SET TASK
Write out the whole listing exactly as it stands.
# START OF DATA LINES
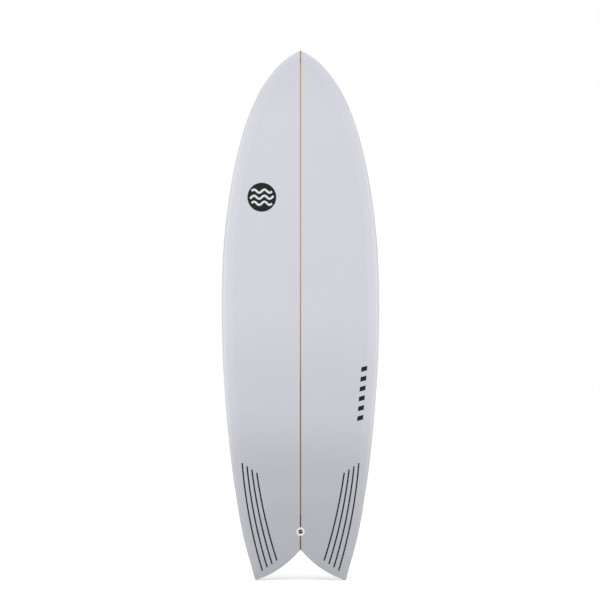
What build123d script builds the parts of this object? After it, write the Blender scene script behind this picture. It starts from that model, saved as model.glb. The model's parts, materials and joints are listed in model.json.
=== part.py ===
from build123d import *
import math
import os

# A swallow-tail fish surfboard, in mm, standing on its two tail tips.
# +Z runs from tail to nose, the deck faces -Y, the bottom faces +Y, and +X is right as seen from the deck.

# Hull, as (height above the tail tips, value) stations along the board.
LENGTH = 1829.0
HALF_WIDTHS = [(0, 157), (154, 200), (305, 227), (610, 261), (914, 274), (1219, 262)]
HALF_WIDTHS += [(1524, 207), (1663, 155.5), (1732, 114), (1800, 51), (LENGTH, 2.5)]
ROCKER = [(0, 71), (206, 41.5), (483, 17), (761, 2.5), (934, 0), (1177, 3.5)]
ROCKER += [(1385, 18), (1593, 45), (1731, 74), (1801, 97), (LENGTH, 119)]
THICKNESSES = [(0, 13), (67, 29), (137, 40), (275, 53), (483, 63), (930, 70), (1177, 69)]
THICKNESSES += [(1385, 64), (1593, 54), (1731, 42), (1801, 26), (LENGTH, 7)]
# The hull is lofted through this many sections, which draw closer together towards the nose.
SECTIONS = 44
SECTION_CROWDING = 1.5
SECTION_HEIGHTS = [LENGTH * (1 - (1 - k / SECTIONS) ** SECTION_CROWDING) for k in range(SECTIONS)]

# Cross-section: how high the rail's widest line sits, and how full each quarter curve is.
APEX_SHARE = 0.42
DECK_REACH = 0.62
DECK_FULLNESS = 0.75
BOTTOM_REACH = 0.93
BOTTOM_FULLNESS = 0.85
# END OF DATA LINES
RESULT
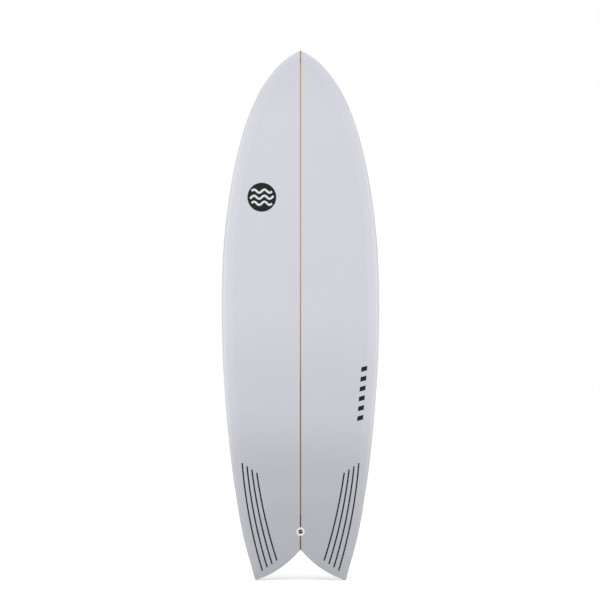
What build123d script builds the parts of this object? After it, write the Blender scene script behind this picture. It starts from that model, saved as model.glb. The model's parts, materials and joints are listed in model.json.
=== part.py ===
from build123d import *
import math
import os

# A swallow-tail fish surfboard, in mm, standing on its two tail tips.
# +Z runs from tail to nose, the deck faces -Y, the bottom faces +Y, and +X is right as seen from the deck.

# Hull, as (height above the tail tips, value) stations along the board.
LENGTH = 1829.0
HALF_WIDTHS = [(0, 157), (154, 200), (305, 227), (610, 261), (914, 274), (1219, 262)]
HALF_WIDTHS += [(1524, 207), (1663, 155.5), (1732, 114), (1800, 51), (LENGTH, 2.5)]
ROCKER = [(0, 71), (206, 41.5), (483, 17), (761, 2.5), (934, 0), (1177, 3.5)]
ROCKER += [(1385, 18), (1593, 45), (1731, 74), (1801, 97), (LENGTH, 119)]
THICKNESSES = [(0, 13), (67, 29), (137, 40), (275, 53), (483, 63), (930, 70), (1177, 69)]
THICKNESSES += [(1385, 64), (1593, 54), (1731, 42), (1801, 26), (LENGTH, 7)]
# The hull is lofted through this many sections, which draw closer together towards the nose.
SECTIONS = 44
SECTION_CROWDING = 1.5
SECTION_HEIGHTS = [LENGTH * (1 - (1 - k / SECTIONS) ** SECTION_CROWDING) for k in range(SECTIONS)]

# Cross-section: how high the rail's widest line sits, and how full each quarter curve is.
APEX_SHARE = 0.42
DECK_REACH = 0.62
DECK_FULLNESS = 0.75
BOTTOM_REACH = 0.93
BOTTOM_FULLNESS = 0.85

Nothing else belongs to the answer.